One real highlight for me around user content was the first time I saw someone make a music video. Internally I had defined what my style of show was, and at that point there was a lot of similar content other users were making. So it was refreshing [to realize that] “Oh yeah, there’s this whole wave of musical ‘covers’, that people can do.”

Luxford: On the content side, I’m amazed that we see it being used for some sensitive, deeply personal things that probably wouldn’t have been made if it were a person standing in front of a camera. As soon as they gain the façade of a character they can embody, they can be something else, or they can more safely express something that would normally make them vulnerable. There have been several things that have affected me deeply because of that. It’s made us realize what a sacred thing it is to hold someone else’s creative capacity. It’s really important for us to take that seriously.
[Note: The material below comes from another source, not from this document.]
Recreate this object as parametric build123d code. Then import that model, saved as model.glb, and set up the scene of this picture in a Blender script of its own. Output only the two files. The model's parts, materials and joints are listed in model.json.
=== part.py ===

On the tech side, we also give people the ability to bring in their own characters and their own sets, props and things too. Every time we add even a tiny thing, we see it through our lensof how it’s going to be applied. We gave people the ability to make something into a prop and think, “They can pick stuff up now.” That’s as far as we had thought, at that point. Then someone attaches a light to it and makes a flashlight; in hindsight, we see how that was possible. We’ve learned how narrow our view of the world can be, but also how it just takes one other person to go, “Oh cool, now I can do this!” And they can just run with it, in so many different ways. Every time we release something new, I get so excited to see what they’re going to show us that we didn’t realize could be done with the tool.


Three people sitting around the end of a long table. On the table is a laptop with a lot of stickers on the front cover.